Less rights, but not fewer rights
The Conservatives want to limit the use of a British Bill of Rights to "the most serious cases", so it won't cover "trivial" issues. At present, human rights arguments can be used in any case where they're relevant.
They also want human rights laws to be restricted in terms of who can use them. The Conservatives cite the examples of "a foreign national who takes the life of another person", and "terrorists", who would be prevented from invoking human rights law to resist being deported.
But the Conservatives don't propose radical change in the core content of their Bill of Rights compared to the Human Rights Act. They say the wording of the rights people have would be largely the same as in the ECHR.
Some of the text would be altered so that the meaning the Strasbourg Court has given the right over the years would be different. The Conservatives object to how the court has interpreted some articles, and have given some examples of the specific changes they would make.
The British constitution
As we've said, the Human Rights Act is in some ways a law about law. Put another way, it's regarded as an important part of the British constitution. This is not, as sometimes claimed, "unwritten". All of the laws and customs involved are written down somewhere.
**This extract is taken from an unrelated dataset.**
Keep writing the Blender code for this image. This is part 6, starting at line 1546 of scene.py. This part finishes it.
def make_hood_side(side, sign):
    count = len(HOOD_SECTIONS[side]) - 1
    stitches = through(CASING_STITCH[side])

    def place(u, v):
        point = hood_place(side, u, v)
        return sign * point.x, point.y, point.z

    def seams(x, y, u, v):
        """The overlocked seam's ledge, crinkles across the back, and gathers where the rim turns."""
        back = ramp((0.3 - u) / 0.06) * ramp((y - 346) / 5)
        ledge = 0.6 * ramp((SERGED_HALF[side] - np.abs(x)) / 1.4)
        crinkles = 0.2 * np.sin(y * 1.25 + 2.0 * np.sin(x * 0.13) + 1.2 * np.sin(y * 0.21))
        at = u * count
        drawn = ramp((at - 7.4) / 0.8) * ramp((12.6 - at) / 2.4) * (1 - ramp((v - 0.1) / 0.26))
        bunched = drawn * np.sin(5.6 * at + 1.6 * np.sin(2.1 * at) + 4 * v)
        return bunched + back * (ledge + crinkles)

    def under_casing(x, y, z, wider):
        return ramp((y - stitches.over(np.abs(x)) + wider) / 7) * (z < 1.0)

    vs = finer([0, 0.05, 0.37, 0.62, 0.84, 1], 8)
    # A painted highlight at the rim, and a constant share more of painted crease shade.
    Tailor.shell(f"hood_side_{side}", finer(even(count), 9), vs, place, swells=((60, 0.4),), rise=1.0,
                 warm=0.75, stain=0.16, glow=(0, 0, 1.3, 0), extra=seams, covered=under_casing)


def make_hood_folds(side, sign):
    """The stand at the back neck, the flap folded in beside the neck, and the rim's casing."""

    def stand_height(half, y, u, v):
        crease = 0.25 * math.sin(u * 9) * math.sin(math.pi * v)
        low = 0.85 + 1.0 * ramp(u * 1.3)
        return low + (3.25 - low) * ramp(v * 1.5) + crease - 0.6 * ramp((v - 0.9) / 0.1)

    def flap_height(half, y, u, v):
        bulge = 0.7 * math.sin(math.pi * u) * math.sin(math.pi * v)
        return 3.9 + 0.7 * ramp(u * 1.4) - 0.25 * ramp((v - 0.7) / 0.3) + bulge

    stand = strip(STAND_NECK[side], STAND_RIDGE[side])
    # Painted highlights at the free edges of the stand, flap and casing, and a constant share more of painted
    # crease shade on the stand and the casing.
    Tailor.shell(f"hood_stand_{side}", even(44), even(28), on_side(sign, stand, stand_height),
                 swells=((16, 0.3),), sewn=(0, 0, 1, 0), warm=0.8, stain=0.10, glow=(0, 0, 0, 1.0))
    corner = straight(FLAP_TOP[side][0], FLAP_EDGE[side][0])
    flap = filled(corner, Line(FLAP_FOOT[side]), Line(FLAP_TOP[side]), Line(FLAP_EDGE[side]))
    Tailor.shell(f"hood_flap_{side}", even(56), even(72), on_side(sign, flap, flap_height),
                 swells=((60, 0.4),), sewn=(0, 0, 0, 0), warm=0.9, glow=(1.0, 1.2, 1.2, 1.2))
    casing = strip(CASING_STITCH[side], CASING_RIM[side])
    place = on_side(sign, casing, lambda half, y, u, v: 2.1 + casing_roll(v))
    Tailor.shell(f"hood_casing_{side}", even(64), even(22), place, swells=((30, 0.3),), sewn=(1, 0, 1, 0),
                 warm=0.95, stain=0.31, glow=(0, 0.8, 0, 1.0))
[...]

It's more accurate to say that the constitution is "uncodified"—meaning not collected together in one document.
In the codified constitutions of many other countries, personal rights feature prominently. So there would be a strong argument for including human rights, in some form or other, in a codified UK constitution. Academics such as Vernon Bogdanor and Conor Gearty think we should draw one up, as do the Liberal Democrats and the Green Party.
There are no signs that any government would push for a codified constitution in the immediate future, though. So what's in the Human Rights Act or a British Bill of Rights is likely to be a central constitutional issue for some time.